Fred Showker at graphic-design.com sent me ten questions about design and space in readying his book review of my Elements of Graphic Design, 2nd Edition. Please visit his site for the book review here. Brief excerpts: “All through Elements of Graphic Design we are reminded that the ‘empty’ space on the page is another very important design element – possibly more important than the other ‘stuff’ the client wants there… if you only own one graphic design learning book, this has got to be the one!” Thank you, Fred.
1. What is white space and why is it important? White space is the space that exists, most frequently behind and around forms, in a work of art or graphic design. When white space becomes a more active element in a design, it appears in the foreground and is said to be “activated.” White space is important because it refines a design and gives the other elements, image and type, room to exist. Ignoring white space is like ignoring the room in which you are positioning furniture. You can do it, but it isn’t exactly the sign of a professional room decorator.
2. What are the three raw materials of graphic design and visual communication? Image, type, and space. Thoughtful design utilizes all three as equal constituents. Going a step further, superb design occurs where these three elements merge: where type becomes image, where image becomes space, and where type becomes space. This requires abstraction which, because it affects legibility, is considered poisonous by many. That’s a big mistake. Legibility alone doesn’t ensure that anything will be read, only that it can be read.
3. What is the difference between “nothing wrong” and “something right” with a design? Having “nothing wrong” with design is a very low standard indeed. I suppose having a reasonably descriptive (sometimes even “pretty”) image and some words that more or less describe what a story is about, presented legibly and in order of importance qualifies a design to have “nothing wrong.” But is that all there is to graphic design? Is that all there is to visual communication? Ask instead, what is right with this image? Does it reveal the story? Are these words the most provocative to arouse self interest in the reader and make them want to continue deeper into the message? Beyond legibility, how do typeface choices further the message or its delivery or the experiential brand of the sender? Common sense and logic play roles in determining what is right with a design. Designers should always be prepared to describe why their design decisions are “right thinking” rather than designerly whim or based simply on feelings and liking it. Doctors can’t apply cures based on whim or feelings, they have to have a bit of science behind their decisions. Designers similarly solve problems – communication problems – and our solutions must be based on the content and our understanding of what motivates a reader to engage with and retain a message. Feelings can be a component, of course, but ought not be the whole process.
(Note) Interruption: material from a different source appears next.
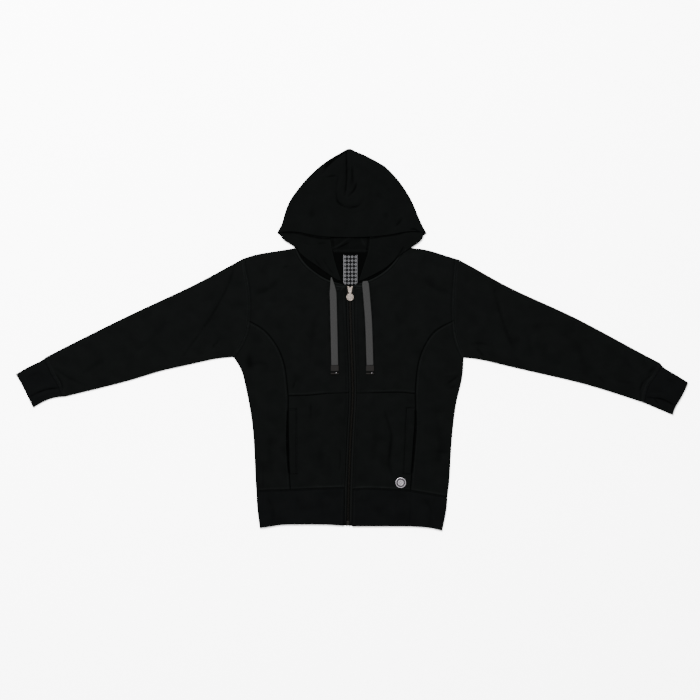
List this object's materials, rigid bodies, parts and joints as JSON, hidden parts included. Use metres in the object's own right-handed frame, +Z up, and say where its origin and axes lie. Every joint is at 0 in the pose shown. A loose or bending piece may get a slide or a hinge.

4. Let’s talk about history: when was white space invented? Background space has been around since the very first marks on cave walls, c150,000 years ago. White space has been squeezing itself into our graphic design toolbox ever since: as spatial separators between words c800ad; as creative and useful margins for notations c1300; as a fully participating third element as of the early 20th century. You might say white space was “invented” by the Bauhaus practitioners in the 1920s, though their work was an evolution of several art movements in the preceding two decades: Expressionism, Cubism, Futurism, Dada, DeStijl, and Constructivism.
5. Let’s talk about art: what is white space equivalent to in other arts? Counterform, which is a perfectly legitimate term in graphic design, too. There are dozens of artistic examples of counterform in The Elements of Graphic Design. Here are a few (l–r): Siena’s piazza, Rembrandt’s Self Portrait at the Age of 63, Franz Kline’s Slate Cross, Ted Noten’s Superbitch Bag, Henry Moore’s Reclining Figure No.3 (Two-piece), 1961
6. Let’s talk about law: is it really a crime to misuse white space? No, it isn’t a crime. But it is a sign of design mediocrity. Sensitive use of space – between elements as a separator and as a unifier – is the mark of a professional designer. Merely pushing image and type objects around without sensitivity to space is a serious handicap. With regard to form, how image and type objects relate to each other is a question of spatial relationships: next to each other is in two dimensional space and overlapping is in three dimensional space.
7. Let’s talk about food: it is said white space makes a design “tasty.” True? ¡Dulce para los ojos! Translation: “Eye candy.” Very true. This is a stamp I use when a student project exceeds my expectations. Activated white space is invariably a part of such work. Fine restaurants do not pile food on a plate: they place the goodies on a larger plate than necessary to set off the great food from its surroundings. Such use of space says, “This is special and deserves your attention.”
8. What is “hidden” white space? Space that is behind figures. It is “hidden” because it isn’t noticed. If it isn’t noticed, what role has it got as a true player?
9. What is wrong with filling in all the space? Filling in all the space is a great way to fit everything in, but that isn’t what readers want. Readers want the most information with the least effort. So filling in all the space is a problem in that it doesn’t provide a reading solution. Filling in all the space may be a solution for the sender, but is rarely one for the recipient. Which is more important?
10. If white space is so important, why aren’t there any empty pages in your book? There are six: page 4 is a picture of empty space; page 18 is completely blank save for a bold horizontal image poking into it (and getting significant visibility thereby); and the versos of the four section dividers are largely empty in order to break the pacing of and stand out from the book’s spread-to-spread fullness.